Scrivere di un terremoto il giorno dopo un terremoto equivale al camminare su una corda appesa tra gli sciacalli e i furbi. Piangiamo, ma smettiamola di prendercela con la natura e il fato

Lo spazio bianco. Di dolore, di condivisione. Di sospensione. Non c’è mica commento al dolore.

 

 

 

 

 

 

Però diceva Enzo Biagi nel suo libro ‘Senza dire arrivederci’ (era il 1985) che «i terremoti e le alluvioni sono sempre favorevoli circostanze per dimostrare, nella generale sventura, il coraggio e la bontà dei potenti». Biagi non era un polemista, tutt’altro, ma si inserisce nella scarna schiera dei giornalisti con la schiena diritta; quelli che considerano umanissimo e etico anche provare a riordinare i fatti, i sentimenti e le parole. Anche in mezzo al dolore e alle macerie.

Scrivere di un terremoto il giorno dopo un terremoto equivale al camminare su una corda appesa tra gli sciacalli appollaiati da un lato e i furbi dall’altro. Entrambi godono di una naturale timidezza diffusa nell’esprimere impressioni, osare considerazioni e provare a tirare le fila.

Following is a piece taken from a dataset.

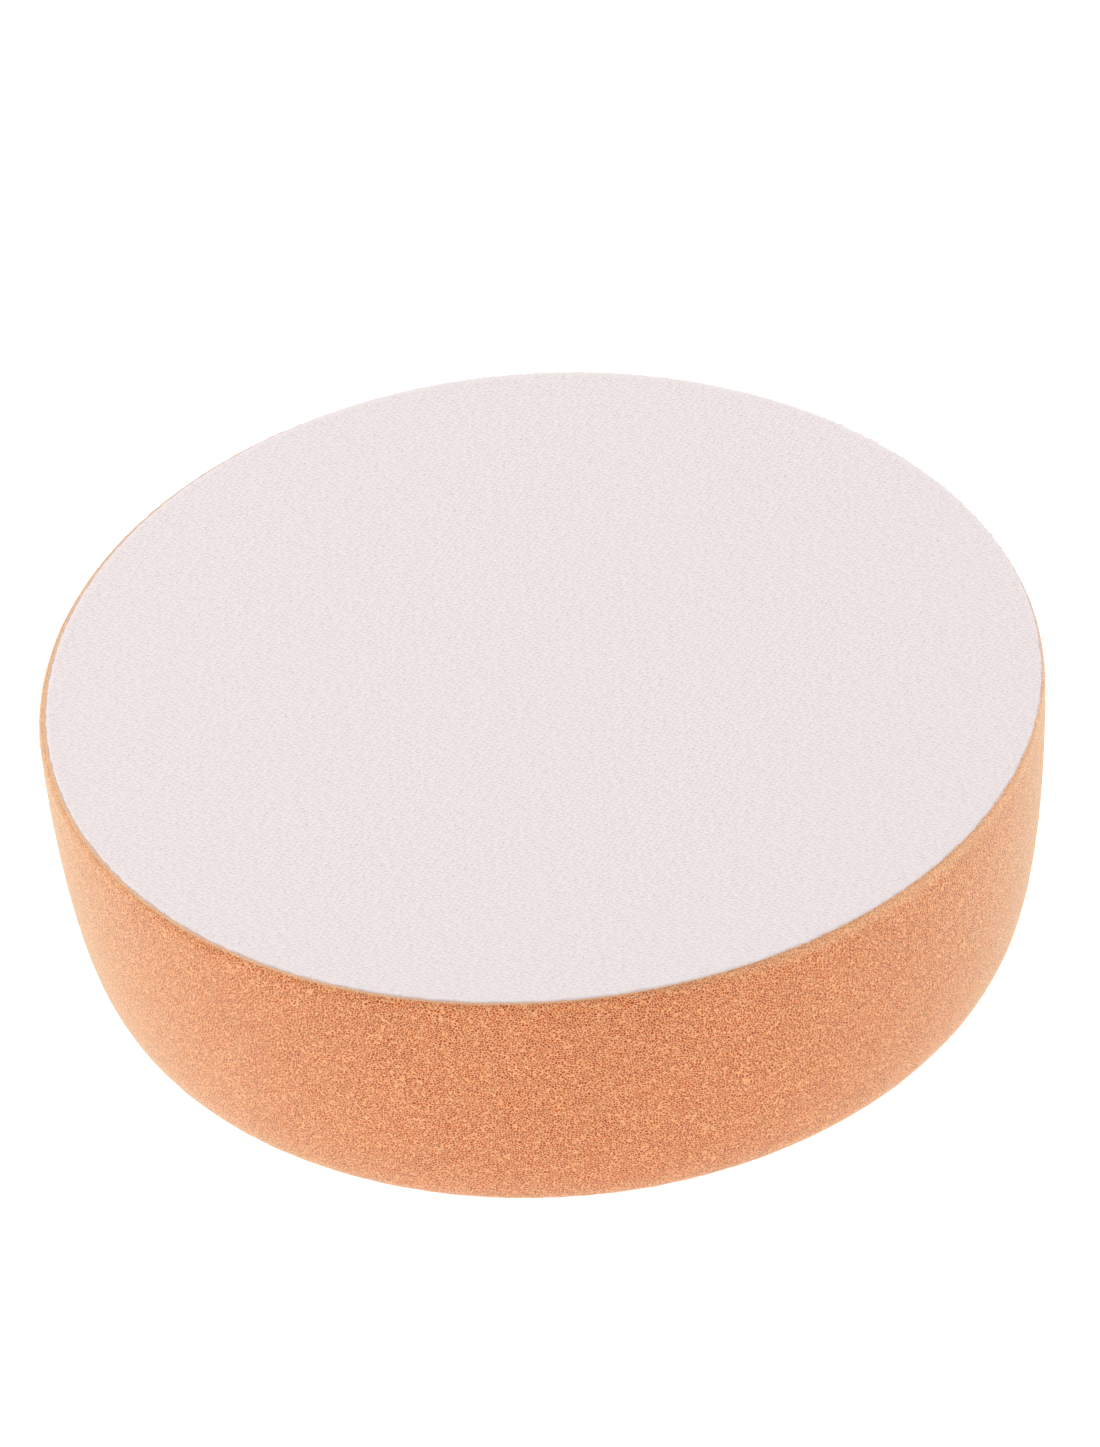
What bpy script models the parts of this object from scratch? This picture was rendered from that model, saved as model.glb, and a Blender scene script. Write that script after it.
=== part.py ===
"""Round foam polishing pad with a loop-fabric back, for a polisher's hook plate.

The pad is one laminate of four turned layers on one axis. From the working
face up they are the foam disc, the adhesive film that bonds it, the knitted
ground cloth of the loop fabric and the brushed loops that stand on that cloth.

Units are metres. +Z is the turning axis and points from the working face to
the loop face. The origin is the centre of the flat working face.
"""

import math

import bpy

# Driving dimensions
PAD_DIAMETER = 0.150        # across the foam at its top rim, the widest place
PAD_HEIGHT = 0.045          # working face to the tops of the loops
FILM_THICKNESS = 0.0002     # hot-melt web after it has been pressed
CLOTH_THICKNESS = 0.0005    # knitted ground of the loop fabric
LOOPS_THICKNESS = 0.0009    # brushed loops, lying over
LAYER_GAP = 0.0003          # clearance between faces that touch
CLOTH_INSET = 0.0009        # the fabric disc is cut this much inside the foam's rim
FILM_INSET = 0.0012         # the film stops just short of the fabric's edge
LOOPS_INSET = 0.0011        # the outermost row of loops stands inside the cut edge

# Shape of the foam's side, from the rim down to the working face
RIM_BREAK = 0.0004          # radius of the cut edge at the rim
WALL_HEIGHT = 0.0045        # straight part of the side below the rim
SIDE_INSET = 0.0084         # how far the side curves in by the working face
ROUNDING_STEPS = 18         # straight pieces along the curved part of the side
FILM_EDGE_BREAK = 0.00005   # chamfer on the rims of the film
CLOTH_EDGE_BREAK = 0.0001   # chamfer on the rims of the cloth
LOOPS_EDGE_BREAK = 0.0003   # radius where the loops round over at the edge
CHAMFER_STEPS = 1           # one straight piece makes a chamfer
EDGE_STEPS = 4              # straight pieces around a small edge radius

# Mesh
TURN_STEPS = 96             # straight pieces around the axis
MERGE_DISTANCE = 0.00001    # joins the points that the turning leaves on the axis

# Derived heights and radii
PAD_RADIUS = PAD_DIAMETER / 2
FOAM_TOP = (
    PAD_HEIGHT - LOOPS_THICKNESS - CLOTH_THICKNESS - FILM_THICKNESS - 3 * LAYER_GAP
)
FILM_BOTTOM = FOAM_TOP + LAYER_GAP
CLOTH_BOTTOM = FILM_BOTTOM + FILM_THICKNESS + LAYER_GAP
LOOPS_BOTTOM = CLOTH_BOTTOM + CLOTH_THICKNESS + LAYER_GAP

FOAM_ORANGE = (0.75, 0.29, 0.12, 1.0)
FILM_AMBER = (0.72, 0.62, 0.42, 1.0)
CLOTH_WHITE = (0.78, 0.74, 0.73, 1.0)
LOOPS_WHITE = (0.83, 0.77, 0.76, 1.0)


def clear_scene():
    for obj in list(bpy.data.objects):
        bpy.data.objects.remove(obj, do_unlink=True)


def new_collection(name):
    collection = bpy.data.collections.new(name)
    bpy.context.scene.collection.children.link(collection)
    return collection


def plain_material(name, colour, roughness):
    material = bpy.data.materials.new(name)
    material.use_nodes = True
    shader = material.node_tree.nodes["Principled BSDF"]
    shader.inputs["Base Color"].default_value = colour
    shader.inputs["Roughness"].default_value = roughness
    shader.inputs["Metallic"].default_value = 0.0
    material.diffuse_color = colour
    return material


def quarter_turn(centre, size, start, end, steps):
    """Points on an ellipse about centre, from one angle to another, in degrees."""
    points = []
    for step in range(steps + 1):
        angle = math.radians(start + (end - start) * step / steps)
        points.append(
            (
                centre[0] + size[0] * math.cos(angle),
                centre[1] + size[1] * math.sin(angle),
            )
        )
    return points


def foam_profile():
    """The foam's half section, from the axis at the top to the axis at the bottom."""
    rim_corner = (PAD_RADIUS - RIM_BREAK, FOAM_TOP - RIM_BREAK)
    curve_top = FOAM_TOP - WALL_HEIGHT
    curve_centre = (PAD_RADIUS - SIDE_INSET, curve_top)
    points = [(0.0, FOAM_TOP)]
    points += quarter_turn(rim_corner, (RIM_BREAK, RIM_BREAK), 90, 0, EDGE_STEPS)
    points += quarter_turn(curve_centre, (SIDE_INSET, curve_top), 0, -90, ROUNDING_STEPS)
    points.append((0.0, 0.0))
    return points


def disc_profile(radius, bottom, thickness, edge_break, steps):
    """Half section of a flat disc whose upper and lower rims are broken."""
    top = bottom + thickness
    size = (edge_break, edge_break)
    upper = (radius - edge_break, top - edge_break)
    lower = (radius - edge_break, bottom + edge_break)
    points = [(0.0, top)]
    points += quarter_turn(upper, size, 90, 0, steps)
    points += quarter_turn(lower, size, 0, -90, steps)
    points.append((0.0, bottom))
    return points


def turned_solid(name, profile, material, collection, parent):
    """An object whose half section, in the XZ plane, is turned about Z."""
    mesh = bpy.data.meshes.new(name)
    points = [(x, 0.0, z) for x, z in profile]
    edges = [(i, i + 1) for i in range(len(points) - 1)]
    mesh.from_pydata(points, edges, [])
    obj = bpy.data.objects.new(name, mesh)
    collection.objects.link(obj)
    obj.data.materials.append(material)

    turn = obj.modifiers.new("turn", "SCREW")
    turn.axis = "Z"
    turn.angle = 2 * math.pi
    turn.steps = TURN_STEPS
    turn.render_steps = TURN_STEPS
    turn.use_merge_vertices = True
    turn.merge_threshold = MERGE_DISTANCE
    turn.use_smooth_shade = True

    obj.parent = parent
    return obj


def build_foam_disc(collection, parent):
    foam = plain_material("open_cell_foam", FOAM_ORANGE, 0.95)
    return turned_solid("foam_disc", foam_profile(), foam, collection, parent)


def build_adhesive_film(collection, parent):
    film = plain_material("hot_melt_film", FILM_AMBER, 0.5)
    profile = disc_profile(
        PAD_RADIUS - FILM_INSET,
        FILM_BOTTOM,
        FILM_THICKNESS,
        FILM_EDGE_BREAK,
        CHAMFER_STEPS,
    )
    return turned_solid("adhesive_film", profile, film, collection, parent)


def build_ground_cloth(collection, parent):
    cloth = plain_material("knitted_ground", CLOTH_WHITE, 0.85)
    profile = disc_profile(
        PAD_RADIUS - CLOTH_INSET,
        CLOTH_BOTTOM,
        CLOTH_THICKNESS,
        CLOTH_EDGE_BREAK,
        CHAMFER_STEPS,
    )
    return turned_solid("ground_cloth", profile, cloth, collection, parent)


def build_loop_pile(collection, parent):
    loops = plain_material("brushed_loops", LOOPS_WHITE, 0.9)
    profile = disc_profile(
        PAD_RADIUS - LOOPS_INSET,
        LOOPS_BOTTOM,
        LOOPS_THICKNESS,
        LOOPS_EDGE_BREAK,
        EDGE_STEPS,
    )
    return turned_solid("loop_pile", profile, loops, collection, parent)


def build_pad():
    clear_scene()
    collection = new_collection("polishing_pad")
    axis = bpy.data.objects.new("pad_axis", None)
    collection.objects.link(axis)

    build_foam_disc(collection, axis)
    build_adhesive_film(collection, axis)
    build_ground_cloth(collection, axis)
    build_loop_pile(collection, axis)


build_pad()
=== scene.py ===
import math

import bpy
from mathutils import Matrix, Vector


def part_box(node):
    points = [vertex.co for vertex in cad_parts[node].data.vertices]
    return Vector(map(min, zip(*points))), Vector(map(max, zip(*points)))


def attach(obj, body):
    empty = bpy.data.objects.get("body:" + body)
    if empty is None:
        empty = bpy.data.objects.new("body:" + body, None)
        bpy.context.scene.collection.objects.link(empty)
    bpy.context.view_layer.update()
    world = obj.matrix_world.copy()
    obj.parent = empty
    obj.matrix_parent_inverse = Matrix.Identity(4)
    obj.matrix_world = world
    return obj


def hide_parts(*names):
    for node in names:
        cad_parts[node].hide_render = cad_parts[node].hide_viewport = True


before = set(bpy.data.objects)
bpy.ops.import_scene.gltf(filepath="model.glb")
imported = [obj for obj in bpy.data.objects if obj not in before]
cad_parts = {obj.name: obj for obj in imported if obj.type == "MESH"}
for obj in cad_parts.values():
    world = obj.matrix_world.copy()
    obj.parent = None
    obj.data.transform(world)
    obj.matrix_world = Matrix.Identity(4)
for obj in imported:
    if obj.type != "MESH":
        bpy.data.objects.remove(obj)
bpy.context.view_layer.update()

body = "root"
millimetre = 0.001
noiseLow, noiseHigh = 0.25, 0.75         # a noise texture hardly goes past these
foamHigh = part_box("foam_disc")[1]        # the box's highest corner
padRadius = foamHigh.x
foamTop = foamHigh.z
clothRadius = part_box("ground_cloth")[1].x
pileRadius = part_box("loop_pile")[1].x


def addNode(tree, kind, sockets=None, **settings):
    node = tree.nodes.new(kind)
    for name, value in settings.items():
        setattr(node, name, value)
    for name, value in (sockets or {}).items():
        if isinstance(value, bpy.types.NodeSocket):
            tree.links.new(value, node.inputs[name])
        else:
            node.inputs[name].default_value = value
    return node


def hexToLinear(hexColour):
    channels = [int(hexColour[i:i + 2], 16) / 255 for i in (1, 3, 5)]
    linear = [c / 12.92 if c <= 0.04045 else ((c + 0.055) / 1.055) ** 2.4 for c in channels]
    return (*linear, 1.0)


def newMaterial(name):
    material = bpy.data.materials.new(name)
    material.use_nodes = True
    return material, material.node_tree, material.node_tree.nodes["Principled BSDF"]


def newTree(name, inputs):
    # inputs: label -> (socket type, default), in the order that the modifier shows them
    tree = bpy.data.node_groups.new(name, "GeometryNodeTree")
    tree.is_modifier = True
    tree.interface.new_socket("Geometry", in_out="OUTPUT", socket_type="NodeSocketGeometry")
    tree.interface.new_socket("Geometry", in_out="INPUT", socket_type="NodeSocketGeometry")
    for label, (kind, default) in inputs.items():
        socket = tree.interface.new_socket(label, in_out="INPUT", socket_type="NodeSocket" + kind)
        if default is not None:
            socket.default_value = default
    return tree, tree.nodes.new("NodeGroupInput"), tree.nodes.new("NodeGroupOutput")


def runTree(source, tree, values, pieceName):
    # runs the tree on the source object and keeps the result as a plain mesh piece
    modifier = source.modifiers.new(tree.name, "NODES")
    modifier.node_group = tree
    identifiers = {
        item.name: item.identifier
        for item in tree.interface.items_tree
        if item.item_type == "SOCKET" and item.in_out == "INPUT"
    }
    for label, value in values.items():
        modifier[identifiers[label]] = value
    graph = bpy.context.evaluated_depsgraph_get()
    mesh = bpy.data.meshes.new_from_object(
        source.evaluated_get(graph), preserve_all_data_layers=True, depsgraph=graph
    )
    mesh.name = pieceName
    bpy.data.objects.remove(source, do_unlink=True)
    piece = bpy.data.objects.new(pieceName, mesh)
    bpy.context.scene.collection.objects.link(piece)
    print(f"{pieceName}: {len(mesh.polygons)} faces")
    return piece


def profileCurve(name, points):
    # half section in the XZ plane, from the lower edge of the side to its upper edge
    curve = bpy.data.curves.new(name, "CURVE")
    curve.dimensions = "3D"
    spline = curve.splines.new("POLY")
    spline.points.add(len(points) - 1)
    for point, (x, z) in zip(spline.points, points):
        point.co = (x, 0.0, z, 1.0)
    obj = bpy.data.objects.new(name, curve)
    bpy.context.scene.collection.objects.link(obj)
    return obj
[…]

I fili del terremoto nel nostro Paese sono lunghissimi, scavalcano i secoli e si annodano sulle tragedie. Il 23 novembre del 1980 fu l’Irpinia ad essere morsicata dal terremoto. Nel suo discorso Sandro Pertini, al tempo Presidente della Repubblica disse: «Non deve ripetersi quello che è avvenuto nel Belice. Io ricordo che sono andato in visita in Sicilia. Ed a Palermo venne il parroco di Santa Ninfa con i suoi concittadini a lamentare questo: che a distanza di 13 anni nel Belice non sono state ancora costruite le case promesse. I terremotati vivono ancora in baracche: eppure allora fu stanziato il denaro necessario. Le somme necessarie furono stanziate. Mi chiedo: dove è andato a finire questo denaro? Chi è che ha speculato su questa disgrazia del Belice? E se vi è qualcuno che ha speculato, io chiedo: costui è in carcere, come dovrebbe essere in carcere? Perché l’infamia maggiore, per me, è quella di speculare sulle disgrazie altrui».

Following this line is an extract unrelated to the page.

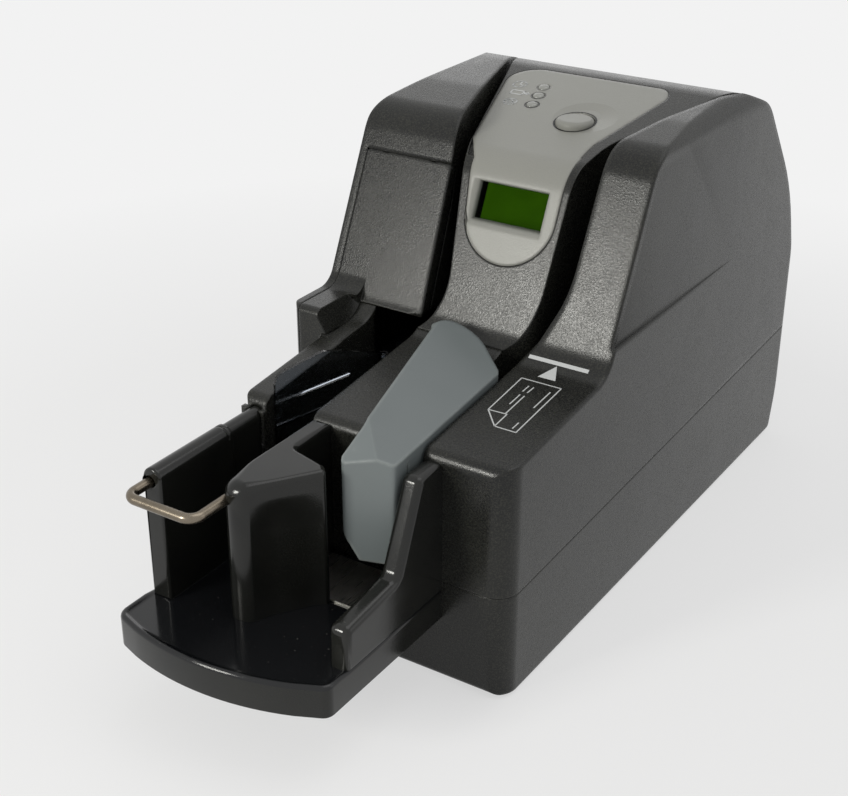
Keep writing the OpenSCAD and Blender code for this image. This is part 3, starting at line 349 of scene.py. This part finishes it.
# Materials of the nodes, by the name of their slot
MATS = {
    "shell_black": moulding("shell_black", 0.0012),
    "tray_black": plastic("tray_black", rgb(14, 15, 17), rgb(38, 39, 41), 0.13, specular=0.42, scratch=0.08,
                          dust=0.3, rounding=0.0022),
    "panel_grey": plastic("panel_grey", rgb(140, 140, 134), rgb(160, 160, 153), 0.34, grain=0.3,
                          specular=0.45, rounding=0.0026, relief=(button_dish, DISH_DEPTH)),
    "button_grey": plastic("button_grey", rgb(140, 140, 134), rgb(160, 160, 154), 0.42, grain=0.08,
                           specular=0.3, rounding=0.0015),
    # The flag's pale edge colour on a wide edge band is partly wear and partly a painted highlight along its
    # rounded edges.
    "flag_grey": plastic("flag_grey", rgb(110, 117, 118), rgb(186, 192, 188), 0.24, specular=0.45,
                         mottle=0.06, edge=0.0024, rounding=0.0022),
    "foot_rubber": plastic("foot_rubber", rgb(28, 28, 28), rgb(60, 60, 58), 0.75, grain=0.4, edge=0),
    "roller_rubber": plastic("roller_rubber", rgb(58, 56, 52), rgb(95, 92, 86), 0.7, grain=0.5, edge=0),
    "belt_rubber": plastic("belt_rubber", rgb(24, 24, 24), rgb(60, 60, 60), 0.7, grain=0.3, edge=0),
    "motor_case": metal("motor_case", rgb(150, 150, 150), rgb(110, 110, 108), 0.35),
    "lamp_lens": plastic("lamp_lens", rgb(142, 143, 138), rgb(182, 182, 176), 0.18, specular=0.6),
    "board_green": plastic("board_green", rgb(20, 82, 50), rgb(60, 130, 80), 0.35, edge=0),
    "sensor_black": plastic("sensor_black", rgb(16, 16, 18), rgb(46, 46, 50), 0.2, edge=0),
    "ink_case": plastic("ink_case", rgb(26, 26, 30), rgb(70, 70, 74), 0.35, grain=0.2),
    "socket_black": plastic("socket_black", rgb(14, 14, 15), rgb(45, 45, 46), 0.35, grain=0.2),
    "wire_chrome": metal("wire_chrome", rgb(128, 119, 106), rgb(92, 84, 72), 0.27, (1, 1, 1), 1500, 0.05),
    "plate_steel": metal("plate_steel", rgb(196, 194, 188), rgb(150, 148, 142), 0.30, (1, 0.04, 1), 1800,
                         0.05),
    "shaft_steel": metal("shaft_steel", rgb(190, 190, 188), rgb(150, 150, 148), 0.22),
    "bush_brass": metal("bush_brass", rgb(196, 160, 92), rgb(140, 108, 60), 0.32),
    "head_steel": metal("head_steel", rgb(190, 190, 192), rgb(140, 140, 142), 0.25),
    "socket_steel": metal("socket_steel", rgb(188, 188, 188), rgb(140, 140, 140), 0.3),
    "screw_steel": metal("screw_steel", rgb(120, 120, 120), rgb(70, 70, 70), 0.35),
    "smoke_clear": clear("smoke_clear", rgb(206, 214, 226), 0.04, 0.05),
    "window_clear": pane("window_clear"),
    "display_green": display("display_green"),
}
PRINT = plastic("print_white", rgb(206, 208, 208), rgb(170, 172, 172), 0.45, grain=0.1, edge=0)
BEZEL = plastic("display_bezel", rgb(10, 11, 12), rgb(30, 31, 32), 0.3, edge=0)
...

Dichiarò il pluriPresidente della Repubblica Giorgio Napolitano il 9 aprile 2009 dopo il terremoto che sconvolse L’Aquila: «Bisogna vedere come sia potuto accadere che non siano state attivate indispensabili norme, che erano state tradotte in legge e chiedersi anche come non siano scattati i necessari controlli. Nessuno in questi casi nessuno dovrebbe chiudere gli occhi. Né chi vende, né chi acquista un immobile. Ma al di là delle responsabilità, bisogna decidere cosa è possibile fare, affinché tutto ciò non accada mai più. E questo si può fare non con profezie o impossibili previsioni dei terremoti, ma rendendo sicuri gli edifici, anche quelli più antichi».

È vero che le immagini di queste ore spaccano il cuore ed è vero che l’ostinata solidarietà di questo Paese (per fortuna) non appare scalfita dalle delusioni della storia e dagli errori della classe dirigente. Come diceva Elias Canetti «il dolore per ciò che è distrutto ingiustamente e ciecamente è inconsolabile e nessuna vita è lunga abbastanza per reincluderlo del tutto nel sedimento di quel che ci appare familiare, e perciò sicuro» ma per favore basta con questa storia della natura feroce. Basta. Non è la natura che ammucchia case e cemento; non sono le vittime estratte dalle macerie ad avere mancato le promesse di Stato; non sono i volontari a organizzare le regole.

Il diritto e il dovere alle lacrime, certo. Ma le lacrime non vi assolvono.